No one tries to regulate McDonald's for not serving a Whopper. No one tells Sony that Nintendo Wii U remotes need to work on the PlayStation 4, but that is because food and video games are not normally matters of life, death, health and happiness (well too much Micky-D's and PS4 probably isn't the best thing for a healthy lifestyle, but that's not my battle today). In healthcare IT, where the stakes are much higher, the federal government is mandating that all of the electronic health record (EHR) vendors get into the same sandbox and play nice so that information extracted from their customers' databases will be able to flow bidirectionally. This is called interoperability.
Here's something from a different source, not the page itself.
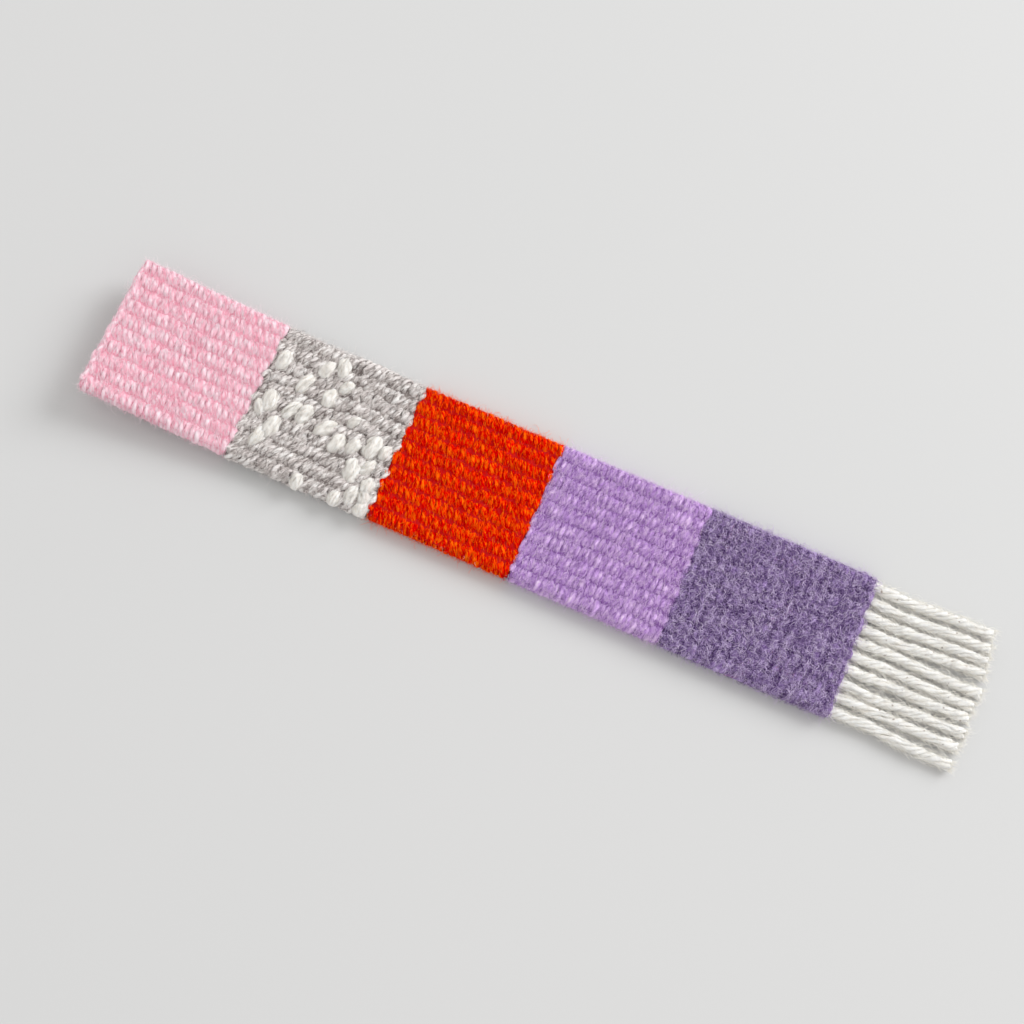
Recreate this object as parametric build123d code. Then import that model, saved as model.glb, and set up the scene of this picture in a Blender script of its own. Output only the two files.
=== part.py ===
from build123d import *
from math import cos, degrees, pi, radians, sin
import os

# A small hand-woven strip: five wool wefts beaten down in blocks of colour over ten cotton warp ends.
# The ten warp ends are five cords, each folded in two. The folds are woven in at the pink end, and the
# cut ends hang out of the other end as a fringe.
# Units are millimetres. The strip lies along X on its underside, with the fringe at +X.
# The origin is at the middle of the strip's box, on the surface that it lies on.

# Driving dimensions
PITCH = 3.0                 # between warp ends, across the strip
WARP_ENDS = 10
THICK = 3.5                 # over the beads on both faces
CORD_R = 0.95               # cotton warp cord
SEAT_R = 0.98               # the way that the weft leaves round a cord
BLOCK_LENGTH = {"pink": 31.8, "slub": 31.0, "red": 30.6, "lavender": 32.3, "heather": 36.0}
CURLED = ("pink", "slub")   # these two blocks lift gently off the surface
CURL_RISE = 5.0             # how far the pink end stands off the surface
TIP = 5.0                   # straight end of the pink block, round the folds of the warp
FOLD_COVER = 0.9            # wool beyond the outside of the folds

# Ribs: each warp end shows as a rounded rib on both faces, with a narrow flat crest.
RIB_WIDTH = PITCH + 0.2
RIB_CORNER = 1.15

# Fringe: for each warp end, its length past the weave, the sideways place of its tip,
# and the sideways swing of its middle, from the +Y edge of the strip.
FRINGE = [
    (25.5, 0.6, -0.3),
    (25.9, 0.5, -0.5),
    (26.2, 1.0, -0.4),
    (26.5, 1.3, -0.3),
    (27.0, 0.4, 0.4),
    (26.4, 0.3, 0.3),
    (26.1, 0.6, 0.3),
    (26.5, 0.4, -0.5),
    (26.0, 0.3, 0.3),
    (25.8, -0.5, 0.4),
]
FRINGE_SWING_AT = (0.34, 0.7)   # where along its length an end swings one way, then halfway back
FRINGE_ROOT = 4.0               # straight run inside the weave before an end starts to droop
TIP_CLEAR = 0.1                 # between a fringe tip and the surface

# Nubs of thick unspun wool in the slub weft: rib counted from -Y, millimetres past the pink block,
# length across the strip and width along it.
NUBS = [
    (7.1, 2.2, 4.3, 2.8), (6.2, 8.4, 4.2, 2.7), (7.7, 11.3, 3.8, 2.6), (8.3, 13.9, 4.0, 2.7),
    (6.0, 14.1, 3.9, 2.6), (4.1, 3.2, 4.6, 3.1), (3.4, 2.2, 3.2, 2.2), (4.1, 8.3, 4.0, 2.5),
    (4.2, 10.9, 4.2, 2.6), (2.5, 5.8, 4.6, 2.7), (1.5, 4.1, 4.2, 2.5), (3.9, 15.9, 4.0, 2.9),
    (3.3, 19.2, 3.9, 2.8), (3.5, 22.6, 3.6, 2.5), (4.0, 26.4, 4.8, 3.0), (2.0, 24.3, 4.6, 3.1),
    (7.1, 16.3, 3.0, 2.2), (5.1, 20.8, 2.6, 2.0),
]
NUB_HEIGHT = 1.5            # half height of a nub
NUB_SINK = 0.75             # how far its middle lies below the crests

MID_Z = THICK / 2
CURL_LENGTH = sum(BLOCK_LENGTH[name] for name in CURLED)
WOVEN_LENGTH = sum(BLOCK_LENGTH.values())

FLAT_LENGTH = WOVEN_LENGTH - CURL_LENGTH

# The curl is an arc that leaves the surface at a tangent and ends in the straight tip. Its rise is
# CURL_R (1 - cos a) + TIP sin a, and the angle is small, so a is the rise over ARC_LENGTH / 2 + TIP.
ARC_LENGTH = CURL_LENGTH - TIP
CURL_ANGLE = CURL_RISE / (ARC_LENGTH / 2 + TIP)
CURL_R = ARC_LENGTH / CURL_ANGLE
CURL_AXIS = Axis((0, 0, CURL_R), (0, 1, 0))


def side_point(along, height):
    """A point of the side view: `along` from the start of the curl towards the fringe, `height` above the
    underside, measured square to the strip."""
    if along >= 0:
        return along, height
    turned = min(-along, ARC_LENGTH) / CURL_R
    beyond = max(-along - ARC_LENGTH, 0)
    x = -(CURL_R - height) * sin(turned) - beyond * cos(turned)
    z = CURL_R - (CURL_R - height) * cos(turned) + beyond * sin(turned)
    return x, z


# The box runs from the pink end's lower or upper edge to the longest fringe tip.
X_LOW = min(side_point(-CURL_LENGTH, 0)[0], side_point(-CURL_LENGTH, THICK)[0])
X_HIGH = FLAT_LENGTH + max(length for length, _, _ in FRINGE)
SHIFT = -(X_LOW + X_HIGH) / 2


def rib_y(index):
    """Sideways place of a rib or warp end, counted from the -Y edge."""
    return (index - (WARP_ENDS - 1) / 2) * PITCH


def weave_section():
    """Section across the strip: ten rounded ribs side by side, standing on the YZ plane."""
    section = Sketch()
    for index in range(WARP_ENDS):
        section += Pos(rib_y(index), MID_Z) * RectangleRounded(RIB_WIDTH, THICK, RIB_CORNER)
    return Plane.YZ * section


def flat_block(start, length):
    """Weave from `start` past the end of the curl, `length` long."""
    return extrude(Pos(start, 0, 0) * weave_section(), length, dir=(1, 0, 0))


def curled_block(start, length):
    """Weave along the curl, from `start` to `start + length` measured from the end of the curl."""
    block = revolve(weave_section(), CURL_AXIS, degrees(length / CURL_R))
    return block.rotate(CURL_AXIS, degrees(start / CURL_R))


def tip_block():
    """The straight end of the pink block."""
    block = Pos(-TIP, 0, 0) * extrude(weave_section(), TIP, dir=(1, 0, 0))
    return block.rotate(CURL_AXIS, degrees(CURL_ANGLE))


def warp_point(along, y):
    """A point in the middle of the weave's thickness, where the warp lies."""
    x, z = side_point(along, MID_Z)
    return x, y, z


def warp_path(pair):
    """Middle line of one folded cord: from its fringe tip on the +Y side, through the weave, round the
    fold, and back to its other fringe tip."""
    near, far = rib_y(WARP_ENDS - 1 - 2 * pair), rib_y(WARP_ENDS - 2 - 2 * pair)
    fold_r = (near - far) / 2
    fold_start = -(CURL_LENGTH - FOLD_COVER - CORD_R - fold_r)
    edges = []
    for y, end in ((near, FRINGE[2 * pair]), (far, FRINGE[2 * pair + 1])):
        fringe = fringe_path(y, end)
        curl_start, curl_end = warp_point(0, y), warp_point(-ARC_LENGTH, y)
        edges += fringe.edges()
        edges.append(Line(curl_start, fringe @ 0))
        edges.append(ThreePointArc(curl_start, warp_point(-ARC_LENGTH / 2, y), curl_end))
        edges.append(Line(curl_end, warp_point(fold_start, y)))
    crown = warp_point(fold_start - fold_r, (near + far) / 2)
    edges.append(ThreePointArc(warp_point(fold_start, near), crown, warp_point(fold_start, far)))
    return Wire(edges)


def fringe_path(y, end):
    """The stretch of a warp end from just inside the weave to its tip: straight out, then a gentle droop
    to the surface with a slight swing."""
    length, tip_y, swing = end
    edge = FLAT_LENGTH
    low = CORD_R + TIP_CLEAR
    first, second = FRINGE_SWING_AT
    points = [
        (edge - FRINGE_ROOT, y, MID_Z),
        (edge + 2.5, y + 0.15 * swing, MID_Z - 0.05),
        (edge + first * length, y + 0.5 * tip_y * first + swing, MID_Z - 0.35),
        (edge + second * length, y + tip_y * second - 0.5 * swing, low + 0.1),
        (edge + length, y + tip_y, low),
    ]
    return FilletPolyline(*points, radius=bend_radii(points))


def bend_radii(points):
    """For each corner, the largest easy radius: 0.45 of the shorter run over the tangent of half the turn."""
    radii = []
    for before, here, after in zip(points, points[1:], points[2:]):
        run_in, run_out = Vector(*here) - Vector(*before), Vector(*after) - Vector(*here)
        half_turn = radians(run_in.get_angle(run_out)) / 2
        radii.append(0.45 * min(run_in.length, run_out.length) * cos(half_turn) / sin(half_turn))
    return radii


def cord_along(path, radius):
    """A round cord along a path, or the way for it."""
    section = Plane(path @ 0, z_dir=path % 0) * Circle(radius)
    return sweep(section, path=path)


def nubs():
    """Rounded nubs that stand out of the slub block's upper face."""
    shapes = []
    for rib, along, across, width in NUBS:
        x, z = side_point(-BLOCK_LENGTH["slub"] + along, THICK - NUB_SINK)
        nub = scale(Sphere(0.5), by=(width, across, 2 * NUB_HEIGHT))
        shapes.append(Pos(x, rib_y(rib), z) * nub)
    return shapes


def one_solid(shape, name):
    """The single solid that a node holds, moved to the row's origin."""
    solids = shape.solids()
    if len(solids) != 1:
        raise ValueError(f"{name} has {len(solids)} solids")
    return Pos(SHIFT, 0, 0) * solids[0]


def main():
    os.makedirs("parts", exist_ok=True)
    paths = [warp_path(pair) for pair in range(WARP_ENDS // 2)]
    ways = [cord_along(path, SEAT_R) for path in paths]

    slub = curled_block(0, BLOCK_LENGTH["slub"])
    slub = slub.fuse(*nubs())
    pink = curled_block(BLOCK_LENGTH["slub"], ARC_LENGTH - BLOCK_LENGTH["slub"]).fuse(tip_block())
    blocks = {"weft_pink": pink, "weft_slub": slub}
    start = 0
    for name in ("red", "lavender", "heather"):
        blocks[f"weft_{name}"] = flat_block(start, BLOCK_LENGTH[name])
        start += BLOCK_LENGTH[name]

    for name, block in blocks.items():
        solid = one_solid(block.cut(*ways), name)
        export_step(solid, f"parts/{name}.step")

    for number, path in enumerate(paths, start=1):
        cord = one_solid(cord_along(path, CORD_R), f"warp_cord_{number}")
        print(f"warp_cord_{number}: {path.length:.1f} mm long,",
              f"volume {cord.volume:.1f} of {pi * CORD_R**2 * path.length:.1f} mm3")
        export_step(cord, f"parts/warp_cord_{number}.step")


main()
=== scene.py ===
import math

import bpy
import numpy as np
from mathutils import Matrix, Vector


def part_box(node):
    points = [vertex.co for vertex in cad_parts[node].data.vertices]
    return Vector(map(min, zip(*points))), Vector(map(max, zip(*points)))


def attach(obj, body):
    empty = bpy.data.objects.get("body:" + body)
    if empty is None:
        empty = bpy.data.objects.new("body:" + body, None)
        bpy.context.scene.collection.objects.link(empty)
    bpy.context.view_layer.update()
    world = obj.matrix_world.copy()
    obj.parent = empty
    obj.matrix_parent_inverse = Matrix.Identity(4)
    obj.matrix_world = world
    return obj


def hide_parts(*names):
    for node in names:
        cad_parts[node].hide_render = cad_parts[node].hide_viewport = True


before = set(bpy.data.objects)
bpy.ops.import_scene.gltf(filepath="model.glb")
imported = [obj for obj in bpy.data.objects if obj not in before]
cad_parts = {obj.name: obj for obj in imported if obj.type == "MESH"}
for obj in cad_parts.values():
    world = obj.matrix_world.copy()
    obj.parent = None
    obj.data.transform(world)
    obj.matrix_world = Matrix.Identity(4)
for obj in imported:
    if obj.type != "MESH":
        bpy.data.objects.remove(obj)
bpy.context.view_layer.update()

# A hand-woven strip: five wool wefts over ten cotton warp ends. Geometry is worked out in millimetres in
# "strip coordinates": along (from the start of the curl towards the fringe), y (across the strip) and
# height (above the underside, square to the strip). place() bends them onto the lying strip.
MM = 0.001


def box_mm(node):
    """A CAD node's lowest and highest corners in millimetres."""
    return [np.array(corner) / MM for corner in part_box(node)]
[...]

For years, there has been an abundance of innovation and prosperity in the EHR market thanks to incentives and the threat of Medicare/Medicaid reimbursement reductions. Doctors' offices and hospital networks have been rewarded close to 30 billion dollars over the past 4 years for their commitment to implementing and reporting adopted functionality with this software in the Meaningful Use program. Now, the incentives are beginning to dry up as the requirements get harder, leading many eligible professionals to seriously weigh the cost of compliance against the cost of the penalties for not meeting the programs objectives. On top of all of this, some of the EHR companies are not exactly thrilled that they have to invest development dollars into their technology to take their software in the direction of interoperability. Despite the odds, interoperability is still poised for great success to improve clinical outcomes.
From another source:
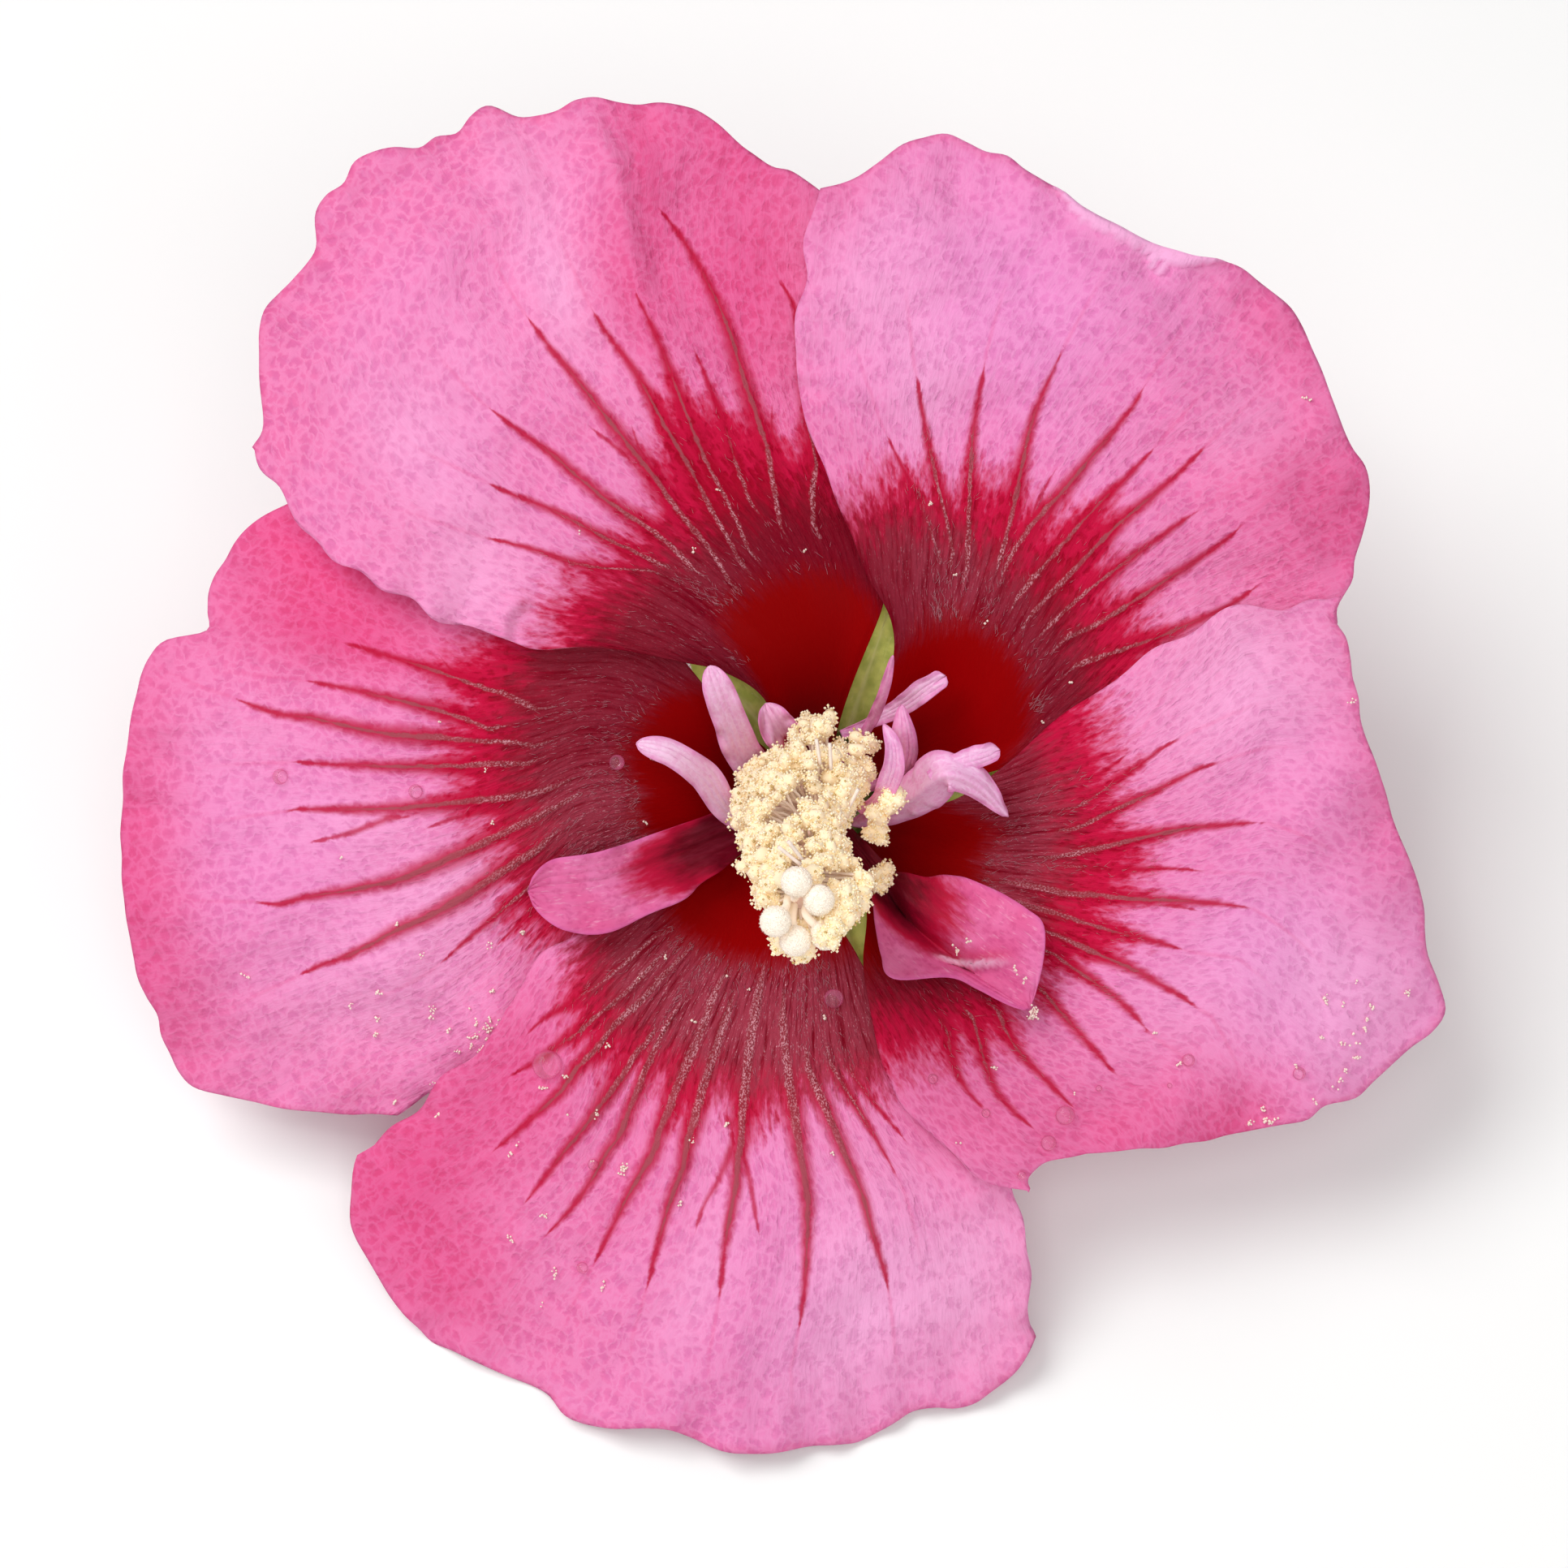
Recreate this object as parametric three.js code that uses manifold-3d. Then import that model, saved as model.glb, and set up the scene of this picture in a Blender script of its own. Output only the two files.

Three ways interoperability is going to improve clinical outcomes
1. Patients will be able to avoid unnecessary duplication of tests, procedures, and recitation of common clinical information.
2. It will be easier for the entire care team to coordinate treatments for a common patient.
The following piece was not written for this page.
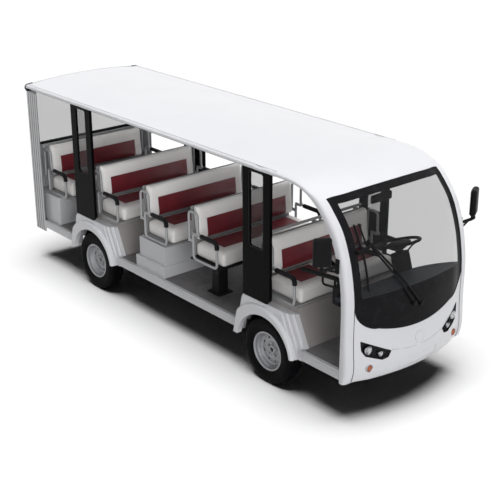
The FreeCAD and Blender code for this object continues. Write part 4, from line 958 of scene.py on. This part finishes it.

3. Reporting on deidentified information from fluid sources of data will become the norm to investigate population health issues.
Everybody wins with interoperability
It won't take much googling to find out that most thought leaders in healthcare IT identify interoperability as one of, if not the most, pressing problem to solve in the industry. Patients, doctors, hospitals, and any other associated businesses can all easily latch on to a point on how interoperability is going to improve something on their bottom line. The foundations of an interoperable future have been laid, it is just a matter or continuing to develop the connections, and businesses like Healthjump are the key to ensuring that the current course is held true.
How long is this going to take?
I certainly can't put a firm date on the time when every system will be connected and a medical record is going to be electronically available to a doctor's office or hospital before the patient even knows where they are going. Some influential voices point to 2020-2024 as the time when all of these ducks will get into a row. Even with all of the focus and pressure for everyone to collaborate to achieve this goal, that might be too ambitious of a date. I say this knowing how hard it is to enact change in technology and workflow at large and small medical practices. Changes just don't happen that quickly in healthcare, but at least the scales are beginning to tip in the right direction.